California passed AB 1014, called a Gun Violence Restraining Order, in 2014 in response to a killing rampage earlier that year in Isla Vista. On May 23, 2014, Elliot Rodger killed six people and injured fourteen others before killing himself. Just one month before the rampage, Rodger’s parents were disturbed by videos their son had posted online and sought police help. Elliot’s parents were afraid their son would be a danger to himself or others. Although police spoke with Elliot, they said he did not meet the criteria for intervention.
Why are ERPOs needed? Often people who are thinking of killing themselves or harming others show warning signs before they act. An ERPO allows families to take steps to protect their loved ones and themselves. In Oregon, where suicide is 85% of all gunshot deaths, temporarily removing access to guns is especially important to prevent suicide. Depression is treatable and suicide can often be prevented. ERPOs give families a chance to intervene to save their loved ones.
Some mass shooters show warning signs of their intentions as do some domestic violence shooters. Often the first people to see those signs are family members. The family members of the perpetrators of the Café Racer and Jewish Federation shootings have expressed anguish for the lack of tools for family members who see signs that their loved ones may do terrible harm.
Lack of ERPO has hurt Oregonians for decades. In 1995, in Scotts Mills, Oregon, Laura Whitson and her three children, Sarah, 6; Rachael, 3; and April, 6 months, were shot to death by David Whitson, Laura’s husband and the father of the three children. David Whitson also injured Laura’s mother, Margaret Magee, who was holding April when the baby was shot to death. A Seattle lawyer who represented Mr. Whitson in divorce proceedings a year before the murders said, “I just was not shocked that the call came about him at all,” adding, “There was a potential for danger – for explosion.” An ERPO might have saved the lives of Laura Whitson and her three beautiful girls.
Do these bills violate the Second Amendment? No. The Law Center to Prevent Gun Violence precisely explains:
- Second Amendment: The GVRO (EPRO) process does not violate the Second Amendment. In the landmark case District of Columbia v. Heller, the Supreme Court determined that the Second Amendment guarantees the right of law-abiding, responsible citizens to keep a firearm in the home for self-defense. 554 U.S. 570, 679 (2008). However, the Supreme Court stated that the Second Amendment is “not a right to keep and carry any weapon whatsoever in any manner whatsoever and for whatever purpose,” and made clear that a variety of laws are permissible under the Second Amendment, including those prohibiting firearm possession by felons and the mentally ill. Id. at 626.
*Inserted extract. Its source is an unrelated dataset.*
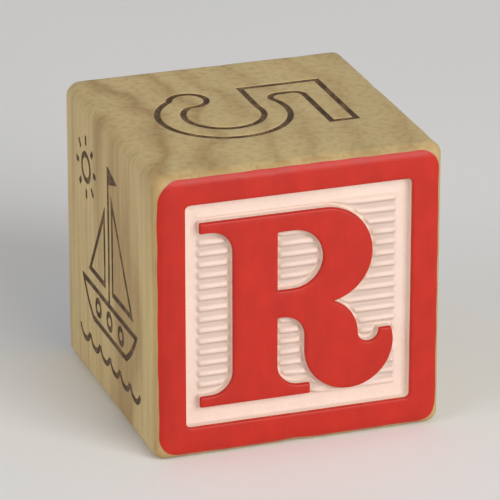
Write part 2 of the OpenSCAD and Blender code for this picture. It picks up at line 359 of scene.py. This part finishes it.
def contours(loops, distance):
    """Lines along the outlines at a distance, positive inside, without the stretches that would cross."""
    nearest = 0.97 * abs(distance)
    lines = []
    for loop in loops:
        ahead = np.roll(loop, -1, axis=0) - loop
        ahead /= np.linalg.norm(ahead, axis=1)[:, None]
        tangent = ahead + np.roll(ahead, 1, axis=0)
        inward = np.column_stack((-tangent[:, 1], tangent[:, 0]))
        moved = loop + inward * 2 * distance / np.maximum((tangent ** 2).sum(axis=1), 2)[:, None]
        if distance:
            moved = moved[np.abs(distance_in(moved, loops)) > nearest]
        lines.append(moved)
    return [line for line in lines if len(line) > 2]


class Plan:
    """The points and lines that a side's flat mesh is made of, and then its triangles."""

    def __init__(self, reach):
        self.reach = reach
        self.points = []
        self.edges = []

    def line(self, points, closed=True):
        """A line through the points."""
        first = len(self.points)
        count = len(points)
        runs = count if closed else count - 1
        self.points += [Vector(p) for p in points]
        self.edges += [(first + i, first + (i + 1) % count) for i in range(runs)]

    def contour(self, loops, distance, longest):
        """Lines along the outlines at a distance, broken where a stretch would be longer than the longest."""
        for points in contours(loops, distance):
            first = len(self.points)
            self.points += [Vector(p) for p in points]
            for i, point in enumerate(points):
                following = (i + 1) % len(points)
                if np.linalg.norm(points[following] - point) < longest:
                    self.edges.append((first + i, first + following))

    def grid(self, marks, keep_clear, clear_d):
        """Points where the marks cross, away from the outlines."""
        u, v = np.meshgrid(marks, marks)
        points = np.column_stack((u.ravel(), v.ravel()))
        on_rim = np.abs(points).max(axis=1) > self.reach - MERGE_D
        clear = np.abs(distance_in(points, keep_clear)) > clear_d
        self.points += [Vector(p) for p in points[on_rim | clear]]

    def triangles(self):
        """The flat mesh, as points and rows of three corners."""
        points, _, faces, *_ = delaunay_2d_cdt(self.points, self.edges, [], 0, MERGE_D)
        return np.array([tuple(p) for p in points]), np.array([f for f in faces if len(f) == 3])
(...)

- In California, the courts have specifically held that “the state may ensure that firearms are not in the hands of someone who may use them dangerously” and dangerous people may be prohibited from possessing firearms consistent with their Second Amendment rights, as long as they are afforded adequate due process.
See City of San Diego v. Boggess
- , 216 Cal. App. 4th 1494 (2013);
People v. Jason K.
- , 188 Cal. App. 4th 1545 (2010). In 2013, an Indiana Court of Appeals upheld a similar gun violence restraining order law against a Second Amendment challenge and ruled that the state may restrict access to firearms by dangerous persons in the interest of public safety and welfare.
Redington v. Indiana,
- , 992 N.E.2d 823 (Ind. Ct. App. 2013). AB 1014 provides a mechanism to do exactly that: keep deadly firearms out of the hands of dangerous persons in the interest of public safety and welfare.
- Due Process: The procedures for obtaining temporary emergency and ex parte GVROs provide sufficient due process to protect Californians’ important constitutional rights. The law provides for a temporary (21 day) or a more permanent GVRO, which is effective for one year. However, the more permanent (one year) GVRO will only be issued after a full hearing before a judge. At this hearing, the burden is on the person bringing the petition for the order to prove by clear and convincing evidence that the named person poses a substantial likelihood of causing harm to self or others by possessing firearms or ammunition. If this burden is not met, the person may then regain the right to possess firearms or ammunition. In addition, the named individual may seek another hearing to terminate the order during the one-year period of its duration. Similar procedures are in place in the domestic violence restraining order context and courts across the nation have uniformly upheld these procedures. See, e.g., Nollet v. Justices of the Trial Court, 83 F. Supp. 2d 204 (D.C. Mass. 2000); Blazel v. Bradley, 698 F. Supp. 756 (W.D. Wis. 1988); Baker v. Baker, 494 N.W.2d 282 (Minn. 1992).